In some wrongful death cases, one or more of the beneficiaries -- such as the spouse or a child of the deceased person -- may pass away before a judgment can be reached in the case. Such an event does not affect the viability of the case. The estate may still pursue the claim and seek damages for the wrongful death, even if no beneficiaries are living by the time a judgment is reached.
Time Limits for Filing an Alaska Wrongful Death Claim
Just as with other types of injury claims, a statute of limitations sets a time limit on how long an estate has to file a wrongful death claim in court. Cases that are not filed before the statute of limitations expires may be barred from court entirely.
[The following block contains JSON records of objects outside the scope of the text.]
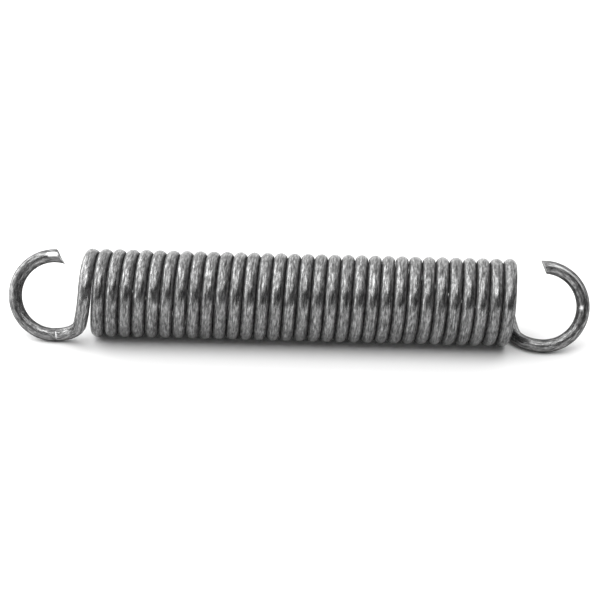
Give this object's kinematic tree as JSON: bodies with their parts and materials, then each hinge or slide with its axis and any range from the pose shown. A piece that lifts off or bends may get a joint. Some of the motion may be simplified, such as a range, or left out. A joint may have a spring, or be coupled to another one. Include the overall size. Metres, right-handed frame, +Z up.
{
  "type": "extension spring",
  "caption": "Close-coiled extension spring of round steel wire with an open hook at each end, both hooks in one plane through the coil's axis.",
  "frame": {"origin": "middle of the spring's length, on the ground under the coil's axis", "axes": "+X along the coil's axis, +Z up, -Y towards the side that the feet of the hooks lie on"},
  "size_m": [0.1452, 0.022, 0.022],
  "materials": {
    "wire": "dull dark spring steel with drawing lines and a mottled scale"
  },
  "bodies": {
    "root": {"spring": "wire"}
  },
  "joints": []
}
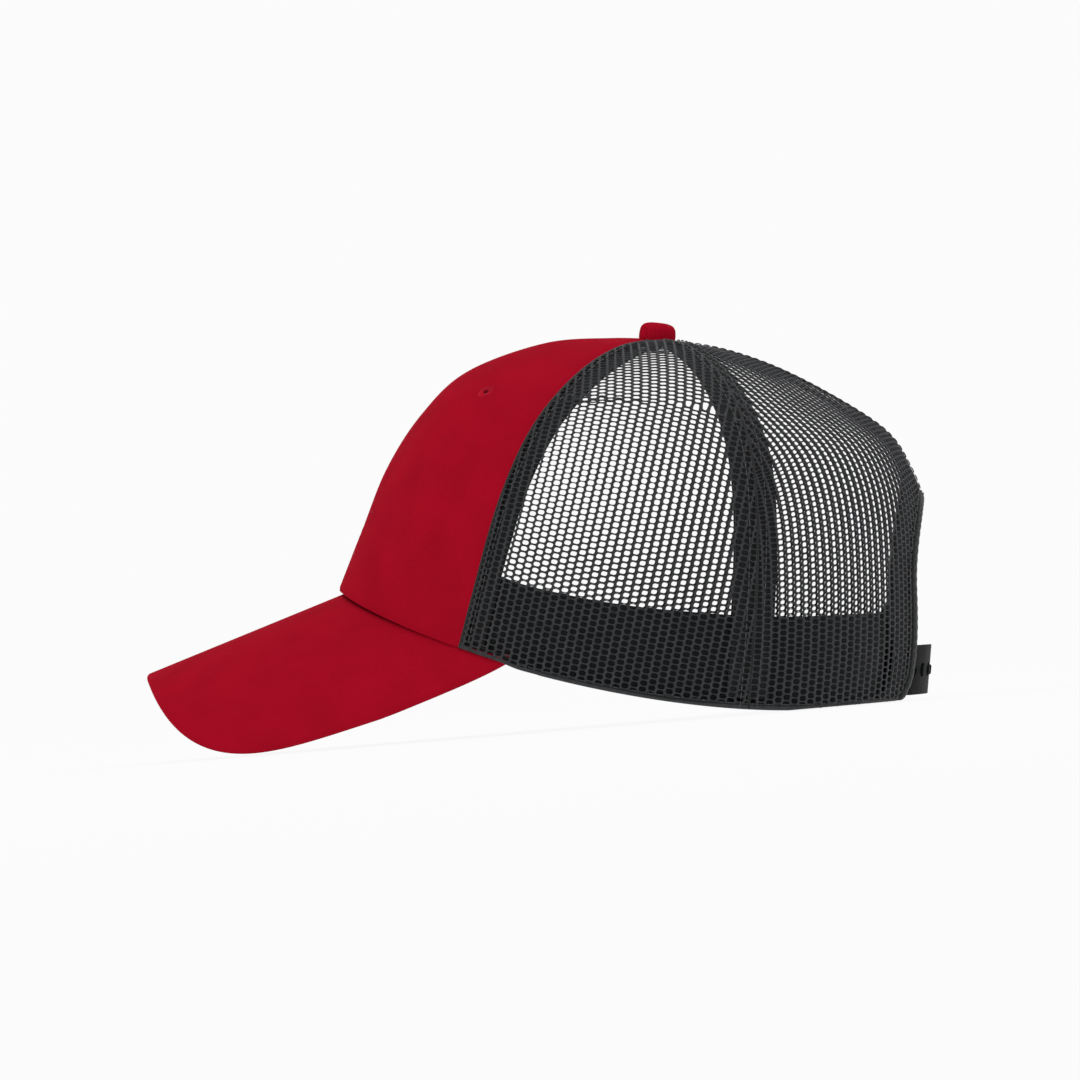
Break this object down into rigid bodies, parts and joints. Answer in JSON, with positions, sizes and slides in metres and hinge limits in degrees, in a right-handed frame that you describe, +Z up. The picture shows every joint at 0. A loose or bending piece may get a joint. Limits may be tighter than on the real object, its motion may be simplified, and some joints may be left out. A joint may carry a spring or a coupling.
{
  "type": "trucker mesh cap",
  "caption": "Baseball-style trucker cap with a plain twill front and curved visor, open mesh sides and back, and an adjustable snap strap under an arched opening.",
  "frame": {"origin": "middle of the cap's bounding box, on the table it rests on", "axes": "+Z up out of the crown, visor along -Y, back opening along +Y, +X towards the wearer's left"},
  "size_m": [0.1678, 0.2759, 0.1386],
  "materials": {
    "red_twill": "matt twill weave",
    "red_thread": "satin embroidery thread",
    "black_mesh": "open polyester knit mesh",
    "seam_tape": "plain woven tape",
    "binding_tape": "smooth folded tape",
    "sweatband_cloth": "brushed cotton",
    "buckram": "stiffened open weave",
    "board": "moulded sheet",
    "strap_plastic": "smooth, slightly glossy moulding",
    "rivet_metal": "plain"
  },
  "bodies": {
    "cap": {"arch_binding": "binding_tape", "back_seam_tape": "seam_tape", "buckram_left": "buckram", "buckram_right": "buckram", "button_cover": "red_twill", "button_rivet": "rivet_metal", "eyelet_left": "red_thread", "eyelet_right": "red_thread", "front_panel_left": "red_twill", "front_panel_right": "red_twill", "front_seam_tape": "seam_tape", "front_side_tape_left": "seam_tape", "front_side_tape_right": "seam_tape", "hole_strap_root": "strap_plastic", "peg_strap_root": "strap_plastic", "rear_mesh_left": "black_mesh", "rear_mesh_right": "black_mesh", "side_mesh_left": "black_mesh", "side_mesh_right": "black_mesh", "side_rear_tape_left": "seam_tape", "side_rear_tape_right": "seam_tape", "sweatband": "sweatband_cloth", "visor_board": "board", "visor_top_cover": "red_twill", "visor_under_cover": "red_twill"},
    "hole_strap": {"hole_strap": "strap_plastic"},
    "peg_strap": {"peg_strap": "strap_plastic"}
  },
  "joints": [
    {"name": "hole_strap_flex", "type": "hinge", "parent": "cap", "child": "hole_strap", "pos_m": [0.03045, 0.12644, 0.0016], "axis": [0, -0.1633, -0.9866], "range_deg": [0, 70], "stiffness_Nm_per_rad": 0.01},
    {"name": "peg_strap_flex", "type": "hinge", "parent": "cap", "child": "peg_strap", "pos_m": [-0.0294, 0.12425, 0.0016], "axis": [0, -0.1633, -0.9866], "range_deg": [0, 70], "stiffness_Nm_per_rad": 0.01}
  ]
}
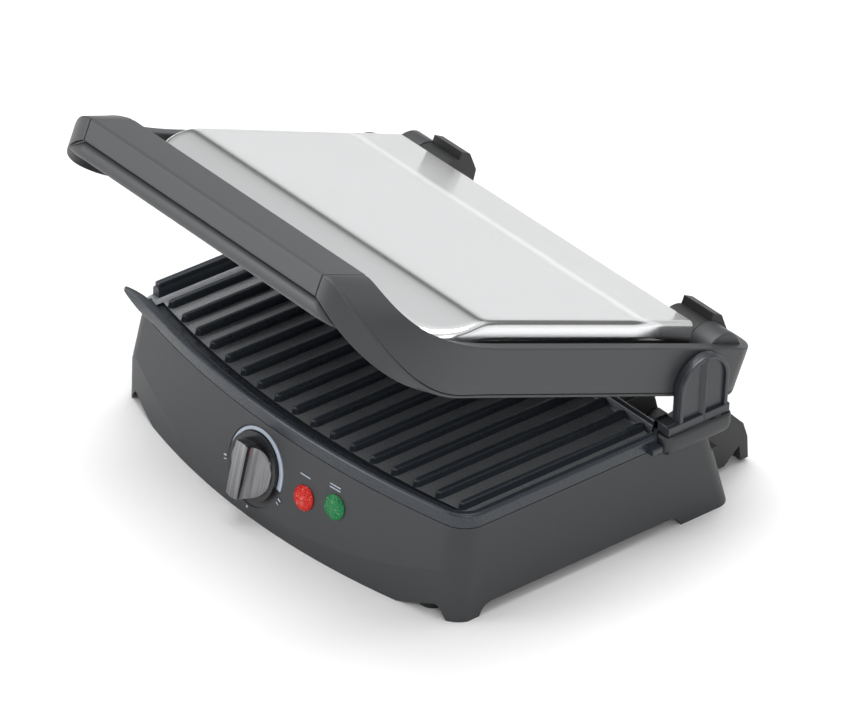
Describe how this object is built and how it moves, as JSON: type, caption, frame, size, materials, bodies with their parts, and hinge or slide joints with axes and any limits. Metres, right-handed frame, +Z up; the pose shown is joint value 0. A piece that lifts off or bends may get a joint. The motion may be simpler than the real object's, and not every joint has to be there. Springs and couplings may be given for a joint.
{
  "type": "panini press",
  "caption": "Contact grill with ribbed non-stick plates, a lid on a wide loop handle, a floating hinge, a thermostat knob and two lamps.",
  "frame": {"origin": "on the table, half way across and half way between the grip's front edge and the rear feet, with the lid at rest", "axes": "+Z up, -Y towards the user (the knob and the grip), +X to the user's right"},
  "size_m": [0.332, 0.3401, 0.2477],
  "materials": {
    "housing_plastic": "fine spark-eroded grain, satin",
    "frame_plastic": "fine grain, satin",
    "black_plastic": "coarse grain, matt",
    "plate_coating": "glossy black non-stick coating over die-cast aluminium",
    "lid_steel": "fine satin brush",
    "zinc_steel": "bright zinc",
    "sheet_aluminium": "mill finish",
    "rubber": "matt",
    "knob_plastic": "gloss",
    "chrome": "bright plated",
    "dial_print": "satin inlay",
    "red_lens": "clear, faceted",
    "green_lens": "clear, faceted",
    "phenolic": "moulded",
    "bronze": "sintered"
  },
  "bodies": {
    "base": {"base_housing": "housing_plastic", "bottom_cover": "black_plastic", "base_screws": "zinc_steel", "rubber_feet": "rubber", "lower_plate": "plate_coating", "lower_heating_element": "zinc_steel", "lower_reflector": "sheet_aluminium", "thermal_fuse": "phenolic", "dial_ring": "dial_print", "thermostat": "phenolic", "thermostat_bracket": "zinc_steel", "power_lens": "red_lens", "ready_lens": "green_lens", "lamp_holders": "phenolic", "cord_gland": "black_plastic", "terminal_block": "phenolic", "hinge_collar_right": "housing_plastic", "hinge_collar_left": "housing_plastic", "hinge_well_right": "black_plastic", "hinge_well_left": "black_plastic", "rear_foot_right": "black_plastic", "rear_foot_left": "black_plastic"},
    "knob": {"knob_body": "chrome", "knob_skirt": "knob_plastic", "thermostat_shaft": "zinc_steel"},
    "hinge_slide": {"hinge_upright_right": "black_plastic", "hinge_upright_left": "black_plastic", "hinge_pins": "zinc_steel"},
    "lid_frame": {"arm_right": "frame_plastic", "arm_left": "frame_plastic", "handle_cover": "frame_plastic", "handle_grip": "frame_plastic", "handle_screws": "zinc_steel", "arm_bushes": "bronze", "float_pins": "zinc_steel"},
    "upper": {"steel_cover": "lid_steel", "upper_housing": "black_plastic", "upper_plate": "plate_coating", "upper_heating_element": "zinc_steel", "upper_reflector": "sheet_aluminium", "upper_foot_right": "black_plastic", "upper_foot_left": "black_plastic"}
  },
  "joints": [
    {"name": "knob_turn", "type": "hinge", "parent": "base", "child": "knob", "pos_m": [-0.0062, -0.11142, 0.0342], "axis": [0.0098, 0.9795, -0.2011], "range_deg": [0, 270]},
    {"name": "hinge_lift", "type": "slide", "parent": "base", "child": "hinge_slide", "axis": [0, 0, 1], "range_m": [-0.011, 0.012]},
    {"name": "lid_open", "type": "hinge", "parent": "hinge_slide", "child": "lid_frame", "pos_m": [0, 0.0985, 0.105], "axis": [-1, 0, 0], "range_deg": [-20.9, 69.1]},
    {"name": "plate_float", "type": "hinge", "parent": "lid_frame", "child": "upper", "pos_m": [0, 0.12366, 0.10278], "axis": [-1, 0, 0], "range_deg": [0, 5]}
  ]
}
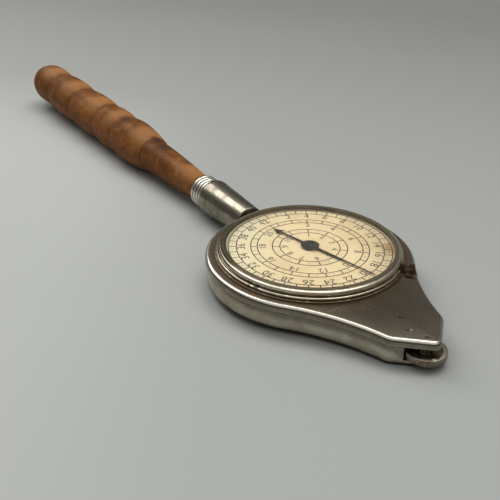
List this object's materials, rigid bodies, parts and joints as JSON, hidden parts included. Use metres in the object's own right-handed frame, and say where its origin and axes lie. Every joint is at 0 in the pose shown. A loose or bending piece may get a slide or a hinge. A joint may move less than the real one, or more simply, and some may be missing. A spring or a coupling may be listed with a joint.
{
  "type": "opisometer",
  "caption": "Map measurer: a milled wheel at the nose of a flat round case drives a hand over a glazed dial through gears, held by a turned beaded wooden handle.",
  "frame": {"origin": "centre of the flat back of the case, on the axis of the hand", "axes": "+X along the object towards the nose and its measuring wheel, the handle towards -X; +Z along the hand's axis, out of the dial"},
  "size_m": [0.1738, 0.0372, 0.0115],
  "materials": {
    "nickel": "worn nickel plate on brass, satin with rubbed edges",
    "brass": "plain machined",
    "steel": "turned, slightly dark",
    "black_steel": "blackened, half matte",
    "card": "aged cream card, matte",
    "glass": "flat clear glass",
    "wood": "brown polished hardwood, darker in the grooves"
  },
  "bodies": {
    "case": {"case_back": "nickel", "case_cover": "nickel", "bezel": "nickel", "glass": "glass", "glass_ring": "brass", "dial_collar": "nickel", "dial_card": "card", "dial_plate": "brass", "dial_feet": "brass", "movement_plate": "brass", "pillars": "brass", "plate_screws": "steel", "back_bushes": "brass", "handle_stud": "steel", "stud_collar": "steel", "ferrule": "nickel", "handle": "wood"},
    "hand_group": {"centre_arbor": "steel", "centre_gear": "brass", "hand": "black_steel", "hand_cap": "black_steel"},
    "second_group": {"second_arbor": "steel", "second_gear": "brass", "second_pinion": "steel"},
    "idler_group": {"idler_arbor": "steel", "idler_gear": "brass"},
    "wheel_group": {"wheel_arbor": "steel", "wheel_pinion": "steel", "measuring_wheel": "steel"}
  },
  "joints": [
    {"name": "hand_spin", "type": "hinge", "parent": "case", "child": "hand_group", "pos_m": [0, 0, 0.003], "axis": [0, 0, 1], "continuous": true},
    {"name": "second_spin", "type": "hinge", "parent": "case", "child": "second_group", "pos_m": [0.01512, 0, 0.003], "axis": [0, 0, 1], "continuous": true},
    {"name": "idler_spin", "type": "hinge", "parent": "case", "child": "idler_group", "pos_m": [0.02352, 0, 0.003], "axis": [0, 0, 1], "continuous": true},
    {"name": "wheel_spin", "type": "hinge", "parent": "case", "child": "wheel_group", "pos_m": [0.02952, 0, 0.003], "axis": [0, 0, 1], "continuous": true}
  ],
  "couplings": [
    {"joint": "second_spin", "follows": "hand_spin", "ratio": -5},
    {"joint": "idler_spin", "follows": "hand_spin", "ratio": 4.3333},
    {"joint": "wheel_spin", "follows": "hand_spin", "ratio": -13}
  ]
}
Every state sets different time deadlines for filing different types of injury cases.
In Alaska, the personal representative of a deceased person's estate has two years to file a wrongful death claim in the state's civil court system. Typically, this two years begins running on the date of the deceased person's death. Since certain factors can affect the running of the two-year time limit, however, it is important to speak to an experienced attorney regarding the facts of your particular case, especially if the deadline is approaching (or you think you've already missed it).
A wrongful death claim is a civil case, which means that it is brought by a private party -- in this case, the personal representative -- and liability is expressed solely in terms of money damages. In some wrongful death situations, the state may choose to pursue criminal charges as well, in which a finding of guilt may result in penalties like imprisonment. The filing of a criminal law case does not affect when or whether an estate may file a civil wrongful death claim in Alaska.